Abstract

This article looks at lex mercatoria from the point of view of the author as an English lawyer, and considers whether the lex mercatoria is relevant to cross-border contracts: and in particular whether it is relevant to international commercial arbitration. The concept of a law merchant ys not unknown in England: English courts dating back centuries have administered such a system of law. Has the medieval law merchant given way to a 'new' lex mercatoria? And if so, does it exist as a separate system of law capable of use in cross-border commercial disputes? Reference is made to the Mustill view of twenty-five years ago and to the changing attitude of the English courts: in the 1920s hostile to the lex mercatoria, but giving way by the 1970s to an acceptance of the use of the lex.
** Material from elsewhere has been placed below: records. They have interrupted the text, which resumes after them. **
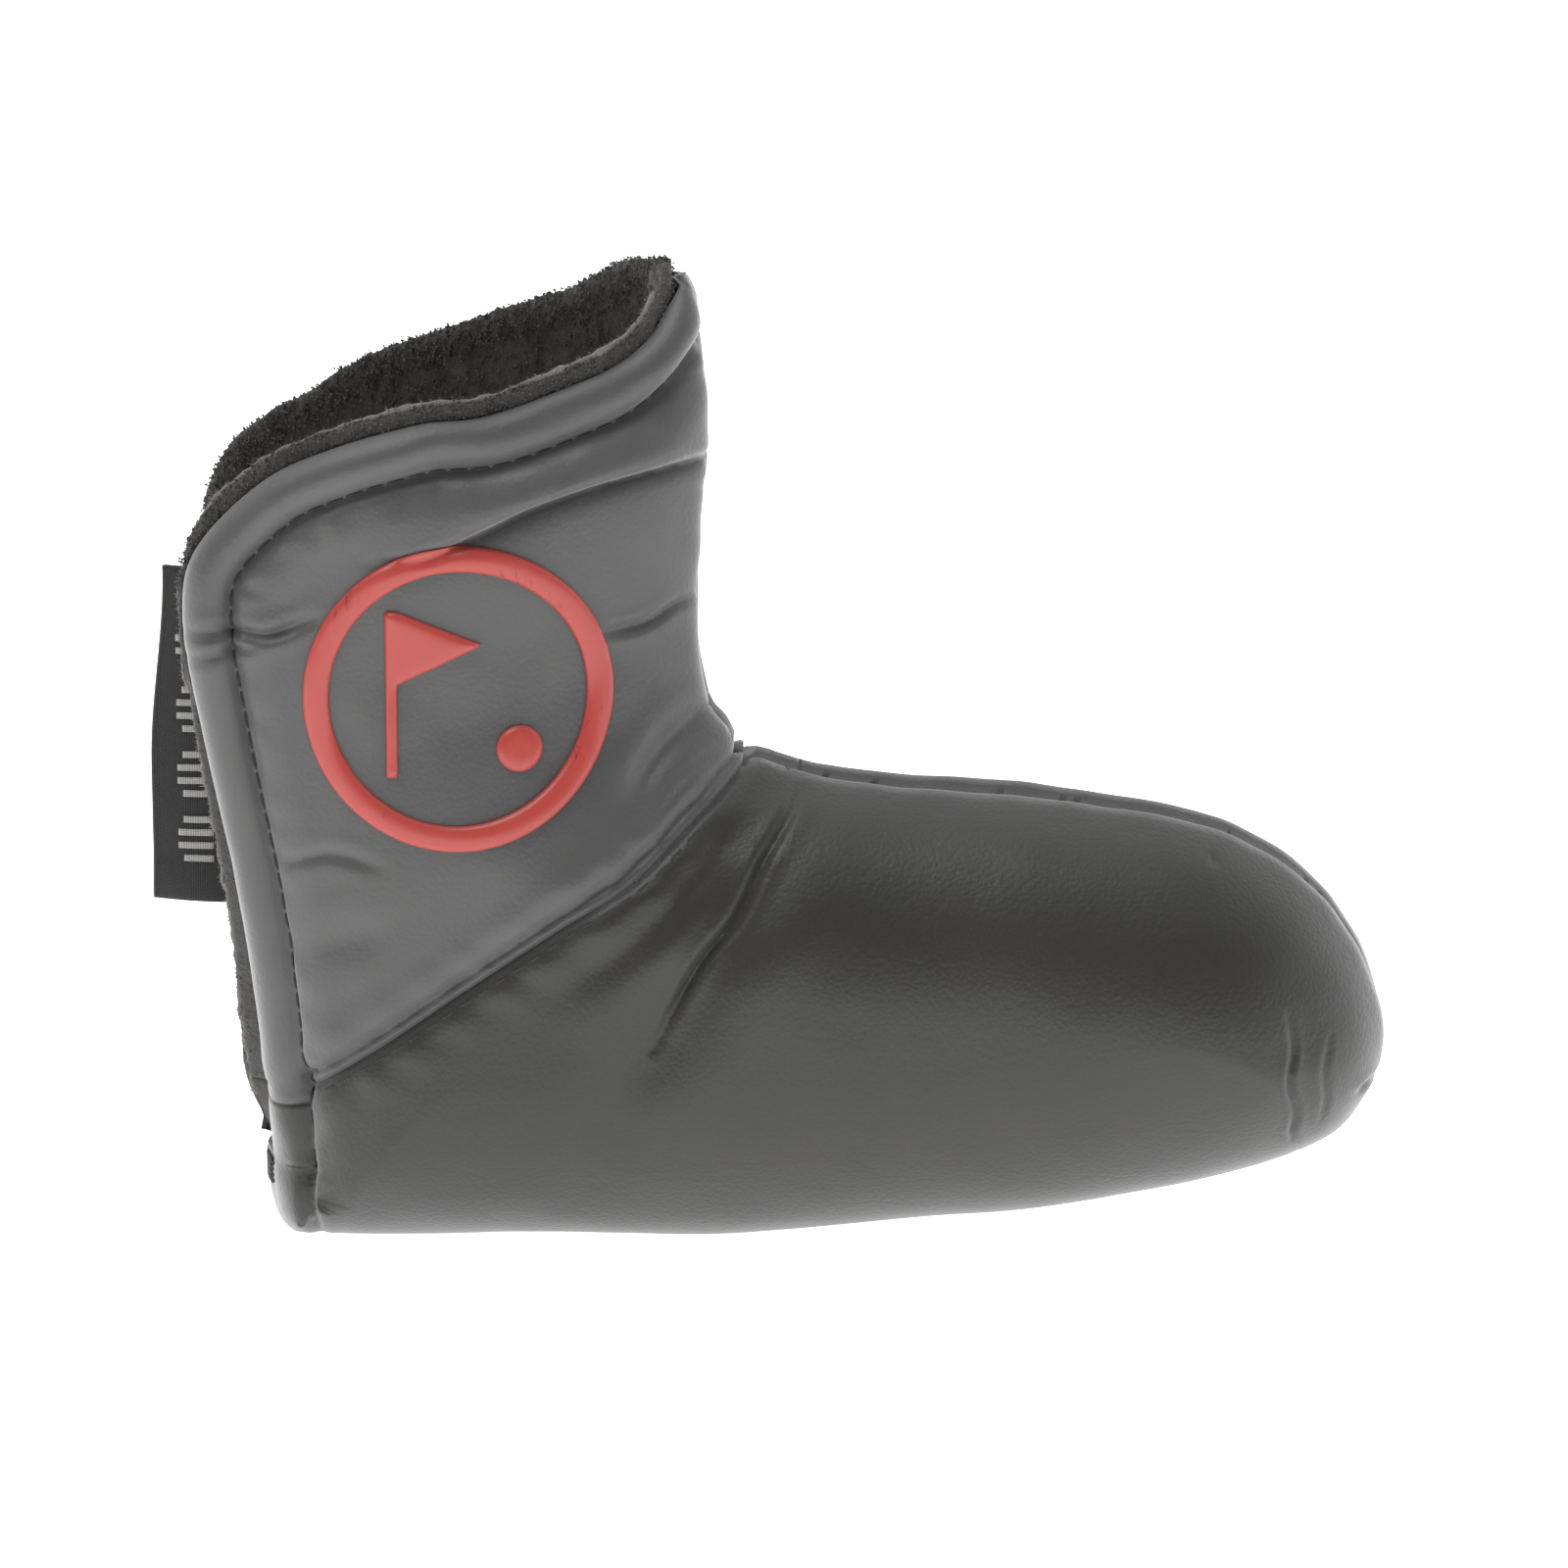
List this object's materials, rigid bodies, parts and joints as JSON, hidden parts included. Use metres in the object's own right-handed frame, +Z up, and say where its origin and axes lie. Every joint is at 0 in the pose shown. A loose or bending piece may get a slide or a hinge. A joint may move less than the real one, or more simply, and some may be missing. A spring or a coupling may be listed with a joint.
{
  "type": "putter head cover",
  "caption": "Padded L-shaped cover for a blade putter head, with a tall open sleeve whose two lips part at a heel slit, a raised emblem and a woven side label.",
  "frame": {"origin": "middle of the flat patch that the sole rests on", "axes": "+X from the heel slit to the toe, -Y out of the decorated front, +Z up from the sole to the mouth"},
  "size_m": [0.1755, 0.049, 0.1428],
  "materials": {
    "grey_leather": "soft pebbled synthetic leather",
    "charcoal_leather": "soft pebbled synthetic leather",
    "foam": "open-cell padding foam",
    "black_plush": "short plush pile",
    "grey_thread": "twisted polyester thread",
    "emblem_rubber": "satin raised rubber",
    "label_tape": "woven tape",
    "label_thread": "woven thread",
    "magnet_steel": "nickel plated"
  },
  "bodies": {
    "cover": {"body_leather": "charcoal_leather", "body_foam": "foam", "body_lining": "black_plush", "crown_seam_thread": "grey_thread", "toe_side_seam_thread": "grey_thread", "slit_bartack": "grey_thread", "emblem_ring_body": "emblem_rubber", "emblem_ball": "emblem_rubber", "front_sleeve_panel": "grey_leather", "front_sleeve_foam": "foam", "front_sleeve_lining": "black_plush", "front_seam_thread_upper": "grey_thread", "front_seam_thread_lower": "grey_thread", "back_sleeve_panel": "grey_leather", "back_sleeve_foam": "foam", "back_sleeve_lining": "black_plush", "back_seam_thread_upper": "grey_thread", "back_seam_thread_lower": "grey_thread"},
    "front_lip": {"front_lip_panel": "grey_leather", "front_lip_foam": "foam", "front_lip_lining": "black_plush", "front_hem_thread": "grey_thread", "front_closure_magnet": "magnet_steel", "emblem_ring_lip": "emblem_rubber", "emblem_flag": "emblem_rubber"},
    "back_lip": {"back_lip_panel": "grey_leather", "back_lip_foam": "foam", "back_lip_lining": "black_plush", "back_hem_thread": "grey_thread", "back_closure_magnet": "magnet_steel"},
    "label": {"side_label": "label_tape", "label_weave": "label_thread"}
  },
  "joints": [
    {"name": "front_lip_fold", "type": "hinge", "parent": "cover", "child": "front_lip", "pos_m": [-0.053, -0.012, 0.022], "axis": [0.4682, 0, 0.8836], "range_deg": [-16, 14], "stiffness_Nm_per_rad": 0.15},
    {"name": "back_lip_fold", "type": "hinge", "parent": "cover", "child": "back_lip", "pos_m": [-0.053, 0.012, 0.022], "axis": [-0.4682, 0, -0.8836], "range_deg": [-16, 14], "stiffness_Nm_per_rad": 0.15},
    {"name": "label_bend", "type": "hinge", "parent": "back_lip", "child": "label", "pos_m": [-0.05644, 0.0175, 0.046], "axis": [-0.1135, 0, 0.9935], "range_deg": [-35, 35], "stiffness_Nm_per_rad": 0.002}
  ]
}
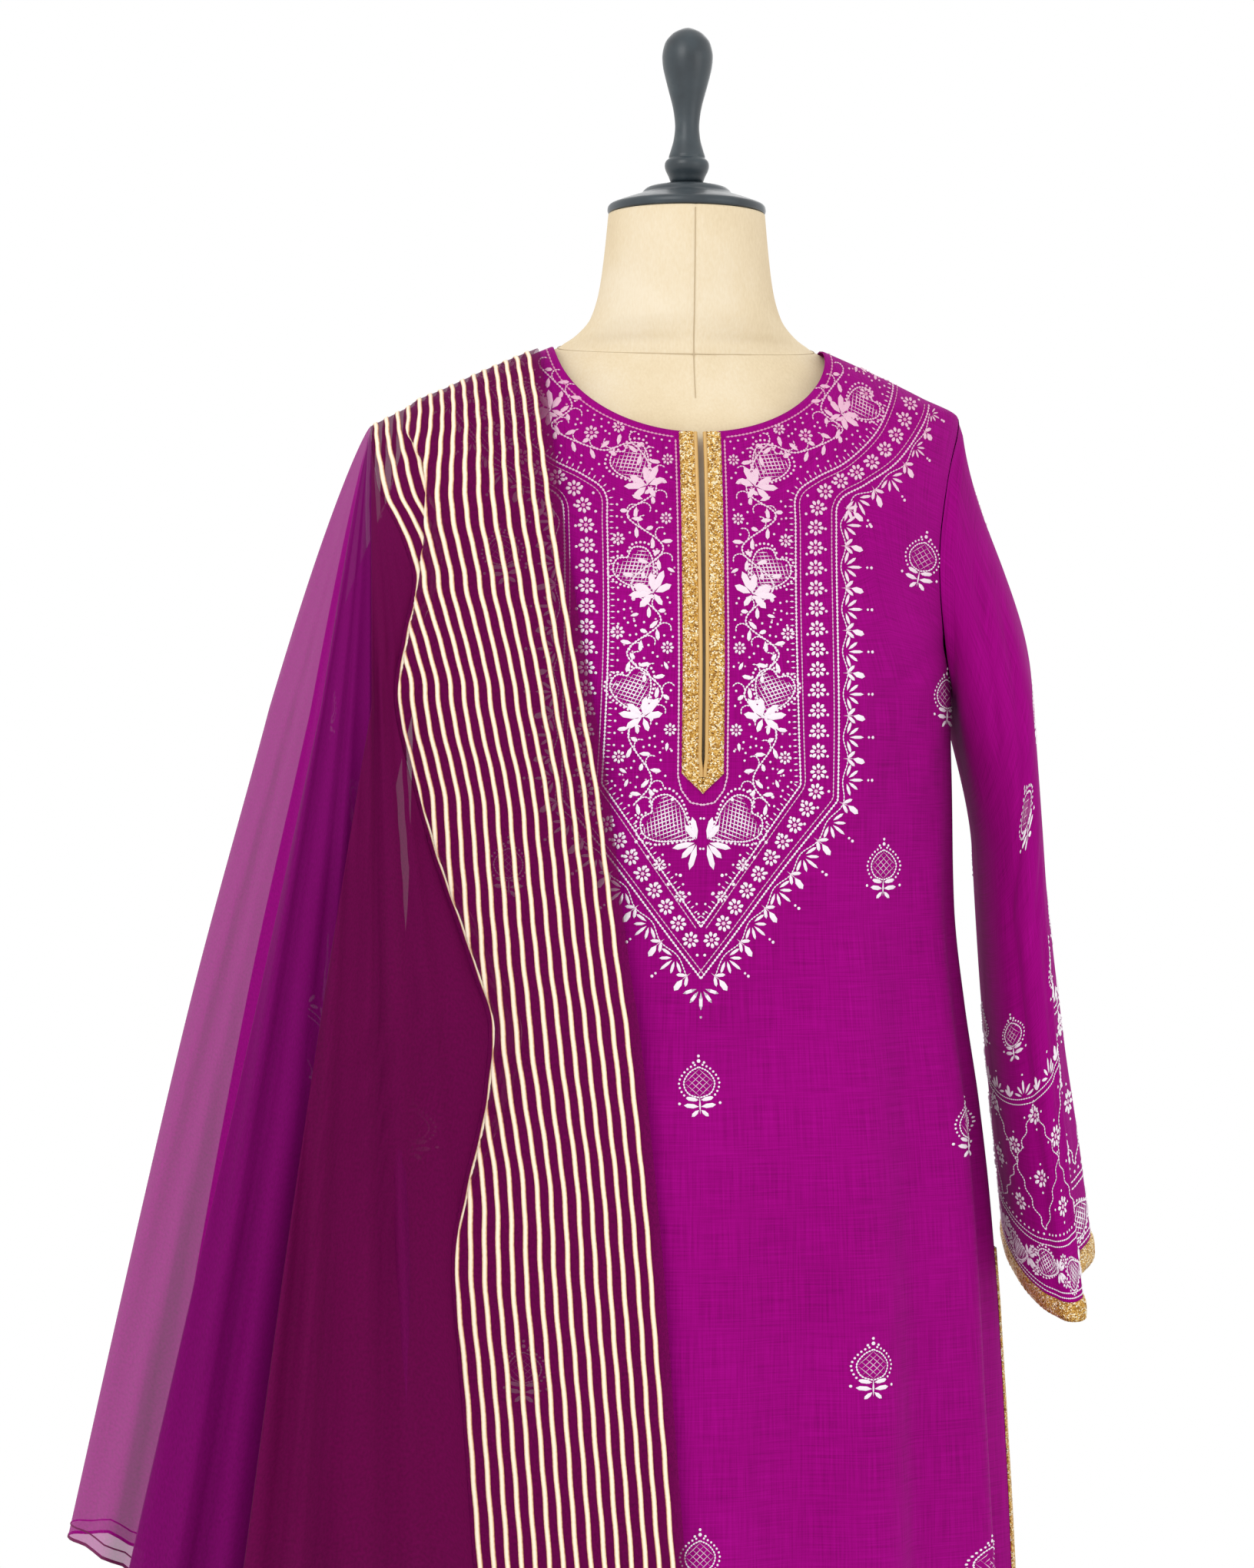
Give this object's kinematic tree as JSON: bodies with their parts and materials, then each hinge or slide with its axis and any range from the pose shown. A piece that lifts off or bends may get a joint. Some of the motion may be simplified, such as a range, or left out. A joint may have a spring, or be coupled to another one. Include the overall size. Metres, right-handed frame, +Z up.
{
  "type": "kurta and dupatta set on a dress form",
  "caption": "Long-sleeved kurta with an embroidered yoke and a sheer striped dupatta over one shoulder, on a limbless dress form with a round stand.",
  "frame": {"origin": "centre of the stand's base, on the floor", "axes": "+Z up, the front faces -Y, the wearer's left is +X"},
  "size_m": [0.7581, 0.3335, 1.6216],
  "materials": {
    "kurta_cloth": "soft woven viscose in purple, white and pale pink hand embroidery",
    "chiffon": "sheer crinkled chiffon in plum",
    "braid": "cream and gold twisted braid",
    "gold_lace": "glittering gold lace",
    "form_cloth": "tight cream jersey",
    "black_paint": "turned wood under satin black paint"
  },
  "bodies": {
    "root": {"form_torso": "form_cloth", "form_neck_cap": "black_paint", "form_finial": "black_paint", "stand_pole": "black_paint", "stand_base": "black_paint", "kurta_front": "kurta_cloth", "kurta_back": "kurta_cloth", "sleeve_left": "kurta_cloth", "sleeve_right": "kurta_cloth", "dupatta_border": "chiffon", "dupatta_field": "chiffon", "placket_lace_left": "gold_lace", "placket_lace_right": "gold_lace", "cuff_lace_left": "gold_lace", "cuff_lace_right": "gold_lace", "slit_trim_front_left": "gold_lace", "slit_trim_back_left": "gold_lace", "slit_trim_front_right": "gold_lace", "slit_trim_back_right": "gold_lace", "dupatta_braid_01": "braid", "dupatta_braid_02": "braid", "dupatta_braid_03": "braid", "dupatta_braid_04": "braid", "dupatta_braid_05": "braid", "dupatta_braid_06": "braid", "dupatta_braid_07": "braid", "dupatta_braid_08": "braid", "dupatta_braid_09": "braid", "dupatta_braid_10": "braid", "dupatta_braid_11": "braid", "dupatta_braid_12": "braid", "dupatta_braid_13": "braid", "dupatta_braid_14": "braid", "dupatta_braid_15": "braid"}
  },
  "joints": []
}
That process was effectively recognised in the English Arbitration Act of 1996, which permits arbitrators — if the parties so agree — to decide a dispute 'in accordance with such other considerations as are agreed by them or determined by the tribunal.' The decisions of English courts after 1996 make it clear that, in England1 lex mercatoria can be a choice of law, but cannot be used for conflict of law purposes. Other anational systems are considered: the UNIDROIT Principles and the UN Convention on Contracts for the International Sale of Goods (CISG). Mention is also made of the Transnational Law Database. Finally, following Lord Mustill's look at the first twenty-five years of the new lex mercatoria in the late 1980s, the article refers to the views of Professor William W. Park and others some twenty-five years later. Pragmatically, is the lex mercatoria of any relevance to international commercial disputes?